In diesem göttlich geschenkten Glauben ist kein Bereich für die Phantasterei frei,
sondern für die Weide des Evangeliums. Aus dieser Erfahrung treibt uns zum Leben das Wissen um Gott an und weniger das Rätseln um die Absichten unseres himmlischen Vaters. Der
Heilige in unsrer Mitte mag uns in den Grundlagen der Lehre festigen, gar fundamental erbauen, jedoch nicht zu Fanatikern einer Weltanschauung. „Gott mehr zu glauben, als
den Menschen“ (Apg. 5, 29) bedeutet hierbei nicht die Absonderung von den Menschenkindern. In dem Maß, wie wir die Mitmenschen auf die Art und Weise des
verherrlichten Gekreuzigten lieben, und die Güte des Friedens suchen, erfahren wir die Frucht dieses Glaubens, nämlich die Einheit mit Ihm, unserem Heiligen Vater. Er lässt uns
die Sehnsucht und die menschlichen Bedürfnisse erfahren, damit wir auch jenen Menschen vertrauen und glauben, welche redlich Gott suchen oder Ihn gefunden haben.

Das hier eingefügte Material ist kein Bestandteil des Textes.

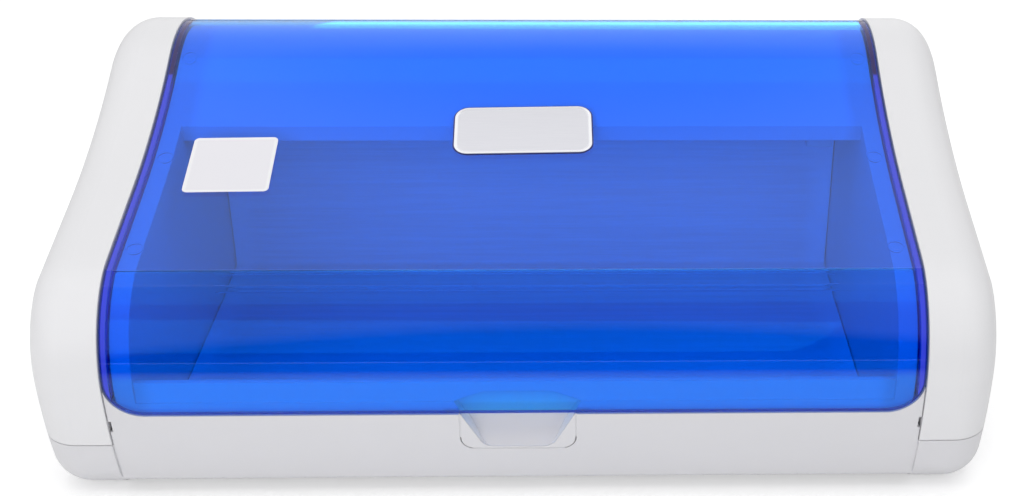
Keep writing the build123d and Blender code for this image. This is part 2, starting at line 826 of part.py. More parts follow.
def door_panel():
    """Clear door: curved sheet, side flanges and the two arms that turn on the hinge pins."""
    rear = hinge_y + roll_radius * sin(radians(door_rear_angle))
    with BuildPart() as door:
        with BuildSketch(Plane.YZ):
            add(strip(0, door_thickness, -big, rear, seam_height, big))
        extrude(amount=door_half, both=True)
        for side in (-1, 1):
            with BuildSketch(Plane.YZ.offset(side * (arm_inner + door_thickness / 2))):
                add(strip(0, flange_depth, -big, rear, seam_height, big))
            extrude(amount=door_thickness / 2, both=True)
            with BuildSketch(Plane.YZ.offset(side * (arm_inner + door_thickness / 2))):
                with Locations((hinge_y, hinge_z)):
                    Circle(eye_radius)
                    reach = roll_radius - flange_depth + door_thickness
                    ahead = radians(arm_front_angle)
                    behind = radians(door_rear_angle)
                    front_tip = (reach * sin(ahead), reach * cos(ahead))
                    rear_tip = (reach * sin(behind) - 1.0, reach * cos(behind))
                    Polygon((-eye_radius, 0), (eye_radius, 0), rear_tip, front_tip, align=None)
                    Circle(pin_radius + running_gap, mode=Mode.SUBTRACT)
            extrude(amount=door_thickness / 2, both=True)
        with BuildSketch(Plane.XZ):
            add(door_front(0))
        extrude(amount=big, both=True, mode=Mode.INTERSECT)
    return door.part


def stuck_on(x, distance, width, height, corner, thickness):
    """Thin plate bent to the door's skin, seen from above as a rounded rectangle."""
    slope = skin_at(distance)[1]
    flat = height * cos(radians(slope))
    y = setback(distance)
    with BuildPart() as plate:
        with BuildSketch(Plane.YZ.offset(x)):
            add(strip(-(glue + thickness), -glue, y - height, y + height, seam_height, big))
        extrude(amount=width, both=True)
        with BuildSketch(Plane.XY) as top:
            with Locations((x, y)):
                RectangleRounded(width, flat, corner)
        extrude(amount=big, mode=Mode.INTERSECT)
    return plate.part


def hinge_pin():
    """Right-hand steel pin through the hinge plate, the door's arm and the end form."""
    inner = rail_outer - wall - 1.5
    with BuildPart() as pin:
        with BuildSketch(Plane.YZ.offset(inner)):
            with Locations((hinge_y, hinge_z)):
                Circle(pin_radius)
        extrude(amount=bay_half + pin_seat - inner)
        chamfer(pin.edges().filter_by(GeomType.CIRCLE), 0.5)
    return pin.part


def interlock_switch():
    """Body of the small safety switch, seated under the groove."""
    top = interlock_plane().offset(-groove_inset - wall - running_gap)
    with BuildPart() as body:
        with BuildSketch(top):
            Rectangle(interlock_width, interlock_length)
        extrude(amount=-interlock_depth)
        with BuildSketch(top):
            Rectangle(plunger_width + 2 * fit_gap, plunger_length + 2 * fit_gap)
        extrude(amount=-plunger_seat, mode=Mode.SUBTRACT)
    return body.part


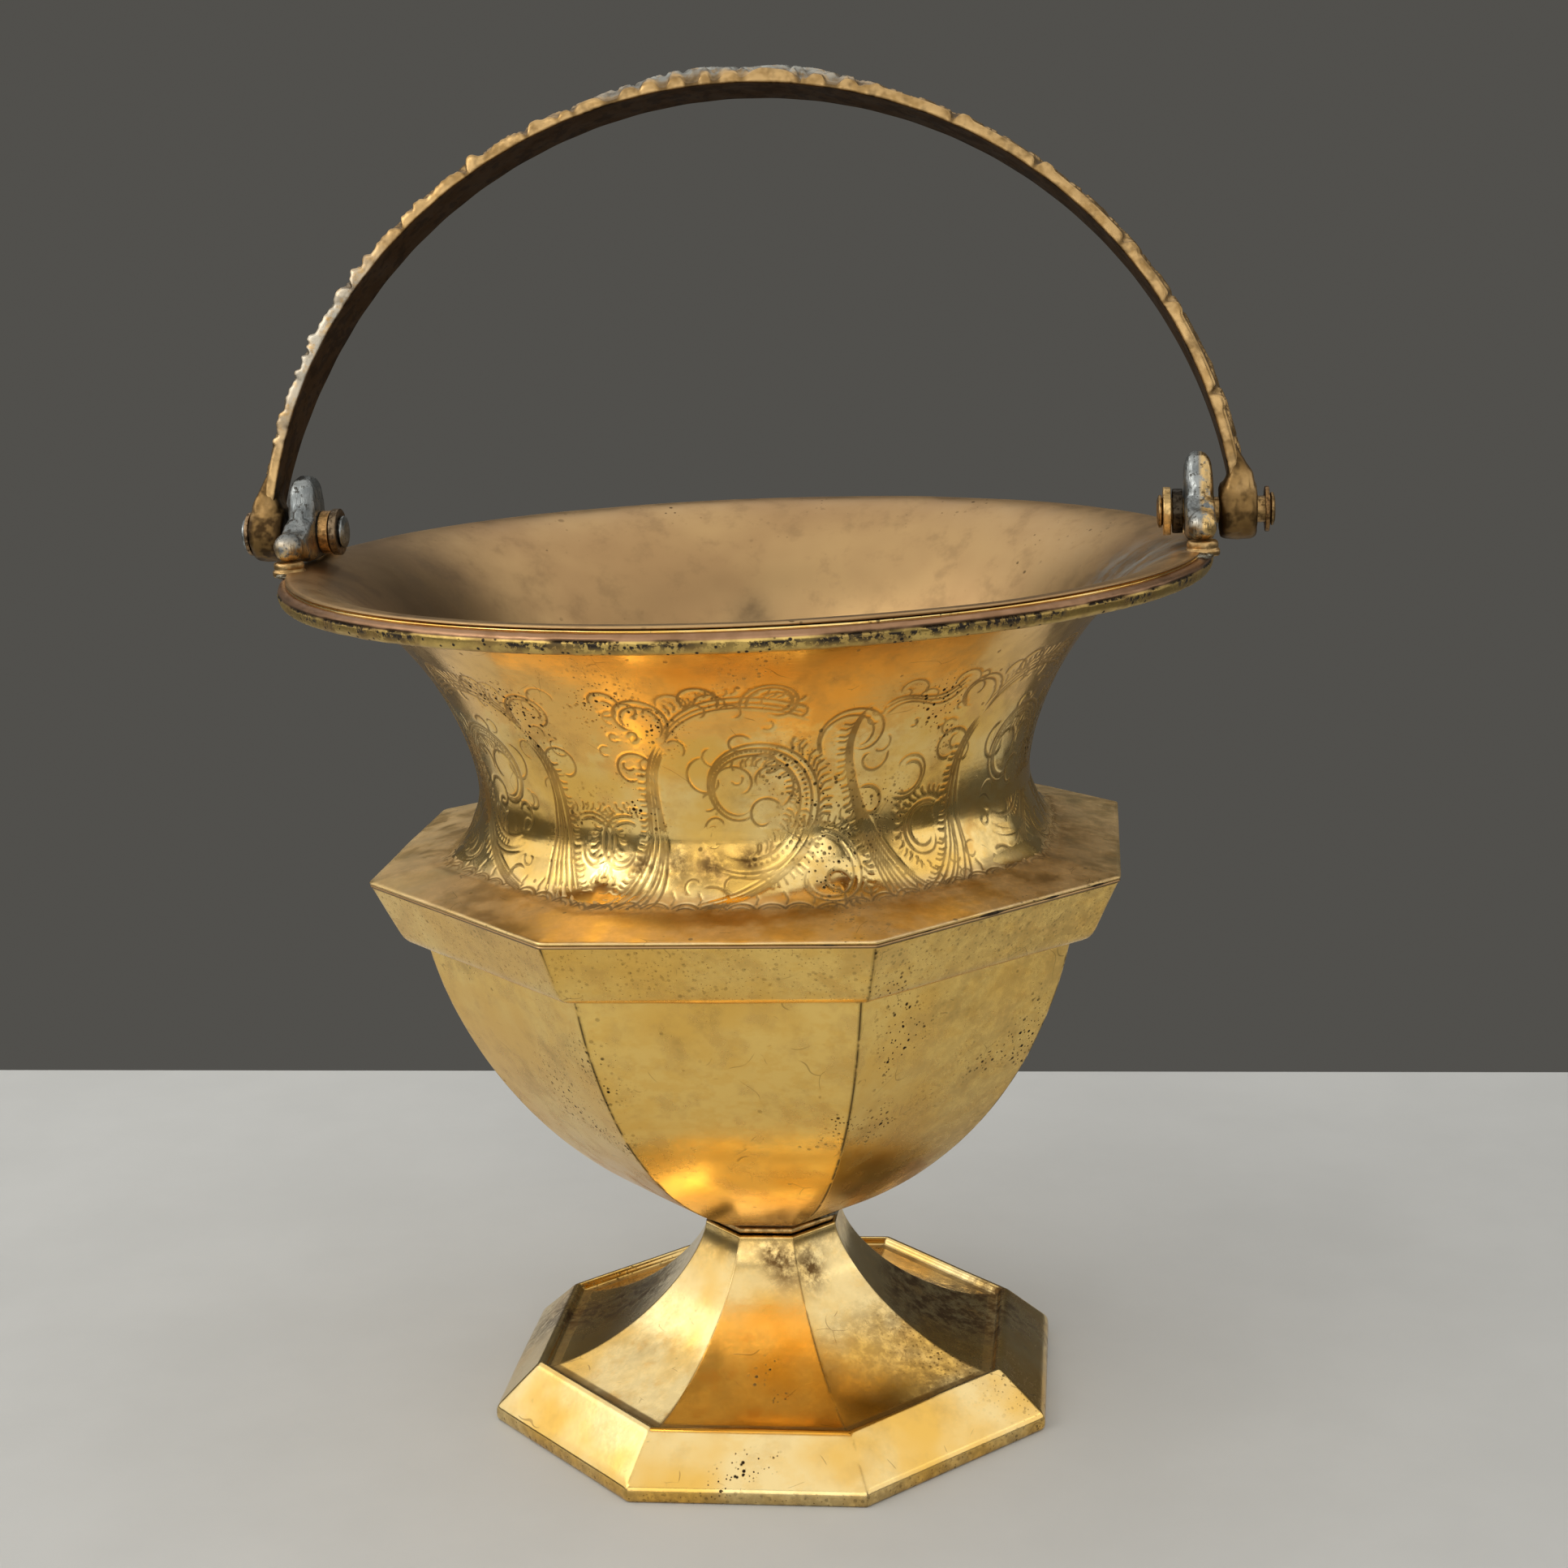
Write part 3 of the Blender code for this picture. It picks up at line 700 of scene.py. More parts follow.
def gilt_brass(name, shift, tarnish, pits, gloss, pale, mottling):
    """Polished gilt over brass: mottled gold, brown tarnish, pits, scratches and dark grooves.

    Vertex fields: groove (engraved lines, and painted shade in the groove behind the foot's crest),
    stain (local tarnish, and painted shade on the right side), pitted (pit clusters),
    ridge (panel edges), amber (deeper gold) and dull (satin patina).
    """
    s = Shader(name, shift)
    large = s.noise(34, 3.0)
    medium = s.noise(7, 4.0, 0.6, shift=0.11)
    mottle = s.noise(3.2, 4.0, 0.65, stretch=(1.6, 1.6, 1.0), shift=0.47)
    fine = s.noise(1.1, 3.0, 0.6, shift=0.23)
    colour = s.mix(s.ramp(large, 0.40, 0.62), pale, DEEP_GOLD)
    colour = s.mix(s.times(s.ramp(mottle, 0.47, 0.62), 0.5 * mottling), colour, DEEP_GOLD)
    uneven_amber = s.times(s.ramp(medium, 0.3, 0.7), 0.45)
    amber = s.ramp(s.plus(s.times(s.field("amber"), 0.85), uneven_amber), 0.50, 0.72)
    colour = s.mix(amber, colour, AMBER_GOLD)
    dull = s.times(s.ramp(medium, 0.46, 0.66), 0.45 * mottling)
    colour = s.mix(dull, colour, DULL_GOLD)

    streaks = s.noise(4, 4.0, 0.65, stretch=(3, 3, 1), shift=0.15)
    satin = s.times(s.field("dull"), s.ramp(streaks, 0.35, 0.58, 0.45, 1.0))
    colour = s.mix(satin, colour, TAN)
    clouds = s.ramp(s.noise(16, 5.0, 0.68, shift=0.41), 0.52, 0.74)
    stain = s.field("stain")
    broken = s.ramp(s.noise(2.6, 4.0, 0.7, shift=0.57), 0.28, 0.62)
    brown = s.plus(s.times(clouds, tarnish), s.times(stain, broken))
    colour = s.mix(brown, colour, BROWN)

    clusters = s.ramp(s.noise(26, 2.0, shift=0.71), 0.66 - 0.2 * pits, 0.72)
    cluster = s.plus(clusters, s.field("pitted"))
    holes = s.plus(
        pit_mask(s, 1.5, 0.55, cluster),
        pit_mask(s, 0.8, 0.45, cluster, 0.9),
        pit_mask(s, 1.8, 0.035, pits, 0.37),
    )
    scratches = s.plus(scratch_mask(s, 15, 0.13, 0.42), scratch_mask(s, 8, 0.1, 0.34, 0.5))
    groove = s.ramp(s.field("groove"), 0.12, 0.62)
    ridge = s.times(s.field("ridge"), s.ramp(s.noise(5, 3.0, shift=0.2), 0.36, 0.5))
    line = s.times(groove, s.ramp(s.noise(9, 3.0, shift=0.33), 0.30, 0.58, 0.55, 1.0))
    dark = s.plus(holes, s.times(ridge, 0.9))
    colour = s.mix(s.times(line, 0.66), colour, LINE_BROWN)
    colour = s.mix(dark, colour, NEAR_BLACK)
    colour = s.mix(s.times(scratches, 0.45), colour, BROWN)

    uneven = s.ramp(medium, 0.35, 0.7, 0.0, 0.11 * mottling)
    soiled = s.plus(s.times(brown, 0.24), uneven, s.times(dark, 0.4), s.times(line, 0.25))
    roughness = s.plus(soiled, s.times(satin, 0.30), gloss)
    height = s.maths("SUBTRACT", s.times(fine, 0.25), s.plus(holes, s.times(scratches, 0.5)))
    waves = s.bump(s.noise(5, 2.0, shift=0.9), 0.05 * MM, 0.5)
    normal = s.bump(height, 0.07 * MM, 0.6, after=waves)
    return s.finish(colour, roughness, 1.0, normal)


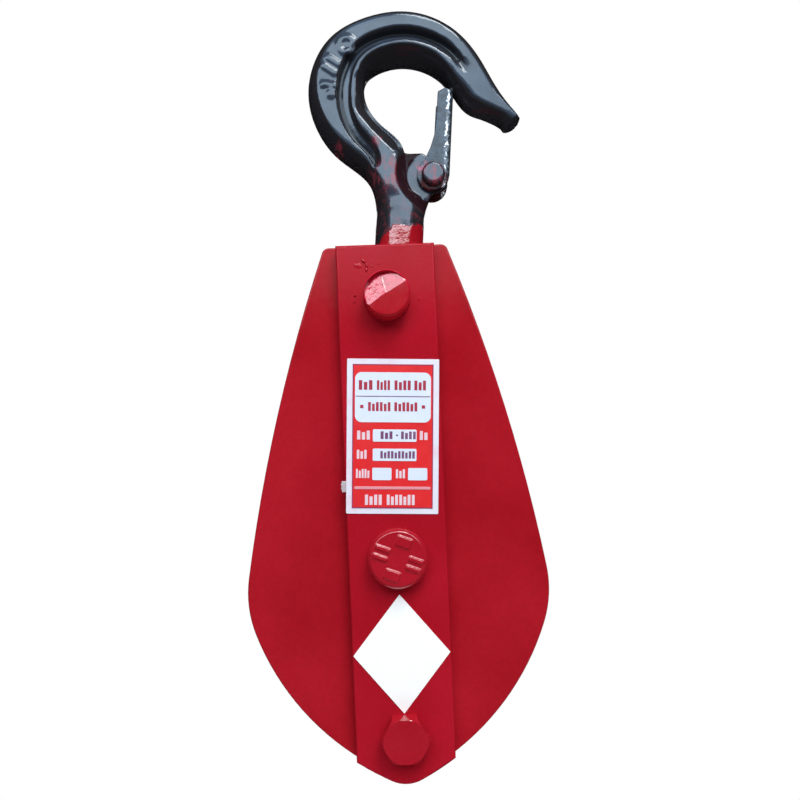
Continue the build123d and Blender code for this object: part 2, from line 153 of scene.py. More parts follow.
sky.links.new(white.outputs[0], mix.inputs[2])
sky.links.new(mix.outputs[0], out.inputs["Surface"])
bpy.context.scene.view_settings.view_transform = "Standard"
print("world is white to the eye")

# %% [markdown]
# ## Floor
# The block hangs, so the floor lies well below it. A plain pale disc is enough: it catches a
# faint shadow in the higher views, and in the photograph's own view it lies out of sight.

# %% Floor
def select_only(piece):
    """Deselects everything, then makes one object the active and only one."""
    bpy.ops.object.select_all(action="DESELECT")
    piece.select_set(True)
    bpy.context.view_layer.objects.active = piece


bpy.ops.object.select_all(action="DESELECT")
bpy.ops.mesh.primitive_circle_add(vertices=96, radius=0.55, fill_type="NGON", location=(0, 0, -0.58))
floor = bpy.context.active_object
floor.name = "floor"
bpy.ops.object.transform_apply(location=True, rotation=True, scale=True)
pale = bpy.data.materials.new("pale_floor")
pale.use_nodes = True
pale.node_tree.nodes["Principled BSDF"].inputs["Base Color"].default_value = (0.86, 0.86, 0.86, 1)
pale.node_tree.nodes["Principled BSDF"].inputs["Roughness"].default_value = 0.9
pale.node_tree.nodes["Principled BSDF"].inputs["Emission Color"].default_value = (1, 1, 1, 1)
pale.node_tree.nodes["Principled BSDF"].inputs["Emission Strength"].default_value = 0.25
floor.data.materials.append(pale)
print("floor at", floor.dimensions[:])

# %% [markdown]
# ## Black cards
# Gloss paint shows its whole room. In the photograph the hook's rounded edges and the flat
# front reflect something dark, and only tilted faces catch the sky. A studio gets that with
# black cards round the object. They are seen only in reflections, so they cast no shadow.

# %% Cards seen in reflections
black = bpy.data.materials.new("black_card")
black.use_nodes = True
black.node_tree.nodes["Principled BSDF"].inputs["Base Color"].default_value = (0.004, 0.004, 0.004, 1)
black.node_tree.nodes["Principled BSDF"].inputs["Roughness"].default_value = 1.0
black.node_tree.nodes["Principled BSDF"].inputs["Specular IOR Level"].default_value = 0.0


def black_card(name, place, turn, width, height):
    """A flat black board that only reflections see."""
    bpy.ops.object.select_all(action="DESELECT")
    bpy.ops.mesh.primitive_plane_add(size=1, location=place, rotation=[radians(v) for v in turn])
    card = bpy.context.active_object
    card.name = name
    card.scale = (width, height, 1)
    bpy.ops.object.transform_apply(location=True, rotation=True, scale=True)
    card.data.materials.append(black)
    card.visible_camera = card.visible_diffuse = card.visible_shadow = False
    card.visible_transmission = False


black_card("card_left", (-0.75, 0.7, 0), (0, 90, 0), 2.2, 2.8)
black_card("card_right", (1.15, 0.55, 0), (0, 90, 0), 2.2, 3.1)
black_card("card_above", (0.2, 0.45, 0.98), (0, 0, 0), 1.9, 3.3)
black_card("card_below", (0.2, 0.7, -0.5), (0, 0, 0), 1.9, 2.8)
black_card("card_in_front", (0.2, -1.0, -0.20), (90, 0, 0), 2.4, 0.86)
black_card("card_behind", (0.2, 2.1, 0.2), (90, 0, 0), 1.9, 1.4)
print("six cards stand round the block")

# %% [markdown]
# ## A small kit for finishes
# Every finish is a tree of nodes on Object coordinates, so it stays in place on the piece
# from every side. These helpers keep the trees short to read: one makes a node and sets its
# sockets, one gives a noise at a scale, and one turns a noise into a narrow range.

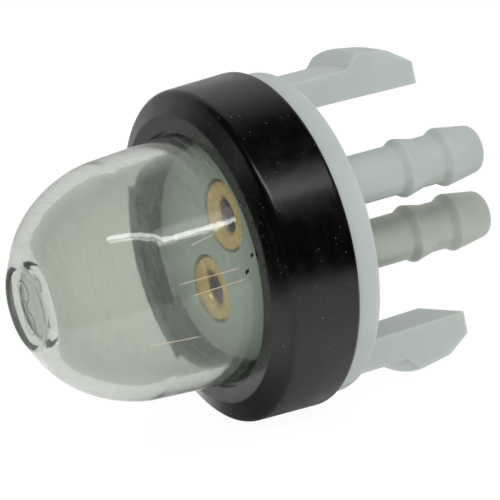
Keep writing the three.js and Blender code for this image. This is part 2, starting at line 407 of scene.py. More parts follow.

Und so unterscheiden wir diese Zeit des Glaubens, von jener
kommenden des Schauens, ohne die Heilsfragen zu stellen, ob wir erlöst seien oder nicht, sondern wir wissen, dass unsere Freude vollkommen sein wird, wenn wir auch tatsächlich
mit Ihm dort sein werden, wo Christus mit Gott der Eine ist. Unser Heil wird sein, wenn die Liturgie ihren Abschluss gefunden hat, und wir die Fortführung seines Werkes im
eigenen verklärten Leib wahrnehmen, die vollendete Gestalt Jesu, in der neuen und abendlosen Schöpfung unseres Seins.